1. Work on Your Backhand — On Purpose
Set aside time in practice to hit only backhand dinks, resets, and blocks. Drill them until they feel like an asset, not a liability. If you’re always “protecting” your backhand, you’re telling yourself it can’t be trusted — and that belief becomes self-fulfilling.

2. Define Middle Ball Responsibility
Agree with your partner who takes what. A common guideline is that the forehand in the middle takes the ball — unless the other player is better positioned or already set. This clarity avoids hesitation and builds rhythm.

3. Watch Your Footwork
If you’re constantly crossing over to run around backhands, you’re probably creating unnecessary movement. Focus on positioning early and taking the shot that keeps you balanced and prepared for the next one.

4. Use the Backhand Block and Punch Volley
Many players shy away from backhands at the net, but a firm, compact backhand volley is one of the most reliable weapons in pickleball. It doesn’t require a big swing — just good paddle angle and timing.

5. Film Yourself
Forehand bias is often invisible from your perspective — it just feels “right” in the moment. But watching footage of yourself will reveal just how often you’re stepping around shots or crowding your partner for a ball you didn’t need to take.

Trust the Whole Toolkit
Your forehand might be stronger — that’s normal. But strength should not come at the cost of efficiency. The best players trust every part of their game. They don’t play favorites with shots. They use what the moment demands.

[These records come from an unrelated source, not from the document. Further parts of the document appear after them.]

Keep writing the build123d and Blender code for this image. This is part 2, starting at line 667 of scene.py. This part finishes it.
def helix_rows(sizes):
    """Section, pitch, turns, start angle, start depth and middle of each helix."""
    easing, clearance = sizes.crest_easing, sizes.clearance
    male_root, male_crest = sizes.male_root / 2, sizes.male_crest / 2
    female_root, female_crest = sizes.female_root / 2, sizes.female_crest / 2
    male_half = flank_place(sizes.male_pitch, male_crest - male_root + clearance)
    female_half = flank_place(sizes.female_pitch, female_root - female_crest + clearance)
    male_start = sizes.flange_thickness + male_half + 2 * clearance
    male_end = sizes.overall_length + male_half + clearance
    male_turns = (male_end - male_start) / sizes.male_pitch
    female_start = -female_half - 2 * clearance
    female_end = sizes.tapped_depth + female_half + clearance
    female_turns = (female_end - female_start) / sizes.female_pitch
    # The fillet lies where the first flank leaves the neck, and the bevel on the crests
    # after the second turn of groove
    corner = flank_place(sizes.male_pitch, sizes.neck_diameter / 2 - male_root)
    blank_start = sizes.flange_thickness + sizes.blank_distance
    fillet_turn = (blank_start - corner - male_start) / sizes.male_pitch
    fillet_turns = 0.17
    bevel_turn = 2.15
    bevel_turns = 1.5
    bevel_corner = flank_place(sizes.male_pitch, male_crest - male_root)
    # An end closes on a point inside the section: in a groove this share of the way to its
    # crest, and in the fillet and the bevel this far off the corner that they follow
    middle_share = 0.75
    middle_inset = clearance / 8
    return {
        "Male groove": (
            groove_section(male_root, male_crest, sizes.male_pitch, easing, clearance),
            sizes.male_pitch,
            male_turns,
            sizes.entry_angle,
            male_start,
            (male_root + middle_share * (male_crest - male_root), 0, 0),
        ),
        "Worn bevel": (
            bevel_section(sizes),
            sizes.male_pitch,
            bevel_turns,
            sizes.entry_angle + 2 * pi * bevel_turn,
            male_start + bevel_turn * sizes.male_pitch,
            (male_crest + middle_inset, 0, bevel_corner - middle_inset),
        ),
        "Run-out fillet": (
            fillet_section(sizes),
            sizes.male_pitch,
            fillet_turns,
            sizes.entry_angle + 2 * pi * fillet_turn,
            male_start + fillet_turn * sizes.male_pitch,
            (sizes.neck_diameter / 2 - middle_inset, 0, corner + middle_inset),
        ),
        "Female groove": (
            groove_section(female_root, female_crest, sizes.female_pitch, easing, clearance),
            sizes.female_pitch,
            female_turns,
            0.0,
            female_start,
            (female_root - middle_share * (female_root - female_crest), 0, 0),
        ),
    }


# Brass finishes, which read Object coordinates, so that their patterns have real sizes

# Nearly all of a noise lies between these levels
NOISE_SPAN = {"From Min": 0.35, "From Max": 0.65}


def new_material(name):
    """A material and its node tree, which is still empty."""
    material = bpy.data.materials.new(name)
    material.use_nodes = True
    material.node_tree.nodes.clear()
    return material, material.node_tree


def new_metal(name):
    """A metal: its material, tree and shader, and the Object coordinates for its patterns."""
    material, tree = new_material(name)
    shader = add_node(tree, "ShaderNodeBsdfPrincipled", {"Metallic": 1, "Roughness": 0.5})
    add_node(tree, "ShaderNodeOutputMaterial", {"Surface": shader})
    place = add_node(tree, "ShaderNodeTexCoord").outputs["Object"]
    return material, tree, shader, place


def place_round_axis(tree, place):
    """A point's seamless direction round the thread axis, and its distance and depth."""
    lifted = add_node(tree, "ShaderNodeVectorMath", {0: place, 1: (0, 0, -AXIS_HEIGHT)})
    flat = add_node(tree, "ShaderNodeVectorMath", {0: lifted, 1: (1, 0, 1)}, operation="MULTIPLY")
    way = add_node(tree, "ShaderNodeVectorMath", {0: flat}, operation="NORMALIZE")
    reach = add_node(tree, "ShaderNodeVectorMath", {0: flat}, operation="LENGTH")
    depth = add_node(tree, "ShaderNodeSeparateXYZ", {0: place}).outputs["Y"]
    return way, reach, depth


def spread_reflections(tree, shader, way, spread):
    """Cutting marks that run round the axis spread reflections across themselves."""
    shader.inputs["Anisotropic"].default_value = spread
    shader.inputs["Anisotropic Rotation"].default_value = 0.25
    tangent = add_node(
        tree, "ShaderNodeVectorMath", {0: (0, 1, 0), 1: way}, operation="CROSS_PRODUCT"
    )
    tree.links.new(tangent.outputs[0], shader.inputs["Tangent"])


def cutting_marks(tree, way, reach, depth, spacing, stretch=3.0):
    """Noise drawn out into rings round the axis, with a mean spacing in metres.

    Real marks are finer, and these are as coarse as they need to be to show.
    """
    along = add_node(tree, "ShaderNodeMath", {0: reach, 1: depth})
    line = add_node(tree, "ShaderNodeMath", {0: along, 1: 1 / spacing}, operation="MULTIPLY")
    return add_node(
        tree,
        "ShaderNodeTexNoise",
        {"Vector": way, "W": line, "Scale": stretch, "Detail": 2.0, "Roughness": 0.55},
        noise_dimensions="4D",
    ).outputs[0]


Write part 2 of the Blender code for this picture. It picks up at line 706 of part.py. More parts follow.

If you want to grow, stop thinking in terms of forehand vs. backhand. Start thinking in terms of balance, position, and flow. Great teams don’t win by dominating one side of the court — they win by covering the entire court, together.

So the next time a ball drifts toward the middle, don’t just default to your favorite side. Take a beat. Read the play. Trust your backhand — and your partner. Because in the long run, a balanced game beats a biased one every time.